To make Gaza unliveable has always been the plan. But if you think that Palestinians agree that Gaza or any part of Palestine can ever be made "unliveable", you have clearly never met a Palestinian in your life.
Let me take you back to the headlines made by the United Nations when it predicted "Gaza would be unliveable by 2020". I visited Gaza in 2023. The city was not only liveable but magical, befitting its reputation as a phoenix, the mythical bird reborn of its own ashes.

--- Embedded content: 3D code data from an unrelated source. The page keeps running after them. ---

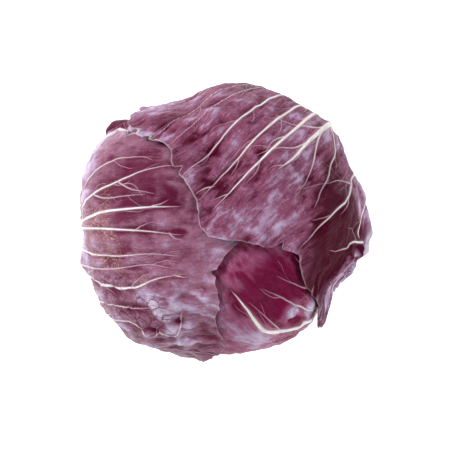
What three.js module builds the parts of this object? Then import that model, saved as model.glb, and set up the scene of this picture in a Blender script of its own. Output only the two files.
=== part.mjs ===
// A head of red Chioggia radicchio, trimmed and ready to sell, standing on its cut stem with the crown up.
//
// Millimetres and degrees. +Z runs up the stem and out through the crown. The origin is the centre of
// the stem's cut face, on which the head rests.
//
// How the head is put together, from the inside out:
//   stem            the short white butt that every leaf grows from, cut flat at the bottom
//   heart           the tight bud of young leaves, packed solid, that stands on the stem
//   inner_leaf_12.. separate cupped leaves, each wrapped over the younger ones by the golden angle
//   ..wrapper_leaf_01  the oldest leaf, outside all the others
//
// Every leaf is laid out in a flat "leaf sheet", in degrees of arc round the head's middle: x runs across
// the leaf, y up it, and 0, 0 is the middle of the blade. One degree is close to one millimetre of leaf.
// The sheet is then wrapped round the head. The leaves never cross, because each one lies on the sum of
// the layers under it.
import * as THREE from "three";

const { clamp, degToRad, euclideanModulo, lerp, radToDeg, smoothstep } = THREE.MathUtils;

// ---------------------------------------------------------------- the head

const CENTRE_HEIGHT = 50; // of the head's middle above the cut face
// The head's radius seen from above, every 30 degrees from +X round to +Y.
const HEAD_PLAN = [58.5, 57.5, 59, 58, 56.5, 61, 60, 64, 61.5, 56, 58, 55];
const CROWN_RISE = 50; // above the middle
const BASE_DEPTH = 45; // of the underside below the middle
const HEAD_SQUARENESS = 2.15; // 2 is an ellipsoid, more is boxier
// Room that the leaves take up outside the heart, and how closely the last two keep to the pole.
const SIDE_ROOM = 15;
const CROWN_ROOM = { depth: 24, power: 16 };
const BASE_ROOM = { depth: 5.5, power: 1.5 };
const HEART_SEGMENTS = [32, 18]; // round the heart and from pole to pole

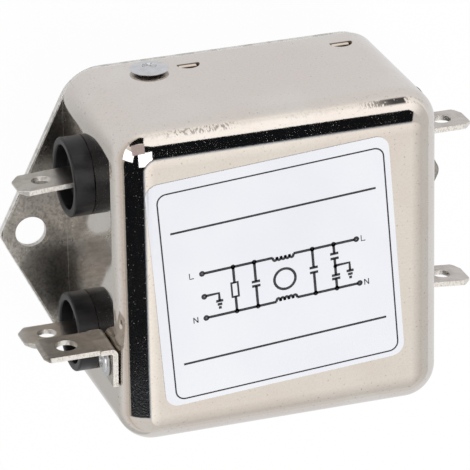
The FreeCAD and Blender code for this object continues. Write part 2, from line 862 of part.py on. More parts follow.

We had just moved into a new apartment along Gaza's beachfront. (Yes, Mr President, we had gorgeous beachfront properties that your country's bombs destroyed.) There on our balcony we would have morning coffee, the sea before us, the red-tiled roofs of Rimal out the side windows, and we reflected every morning on the miracles that Gazans achieved despite continuous military offensives and 17 years of stifling siege by Israel, a siege that limited building materials as well as basic food supplies.
The city was on a par with the best Mediterranean destinations I have visited. Clean, beautifully landscaped and kept, organised and welcoming. The beach was lined with cafes made mostly out of recycled material, restaurants and hotels built with the rubble from previous wars, rooftop gardens yielding organic fruit and vegetables. The city was the embodiment of the miracle of living.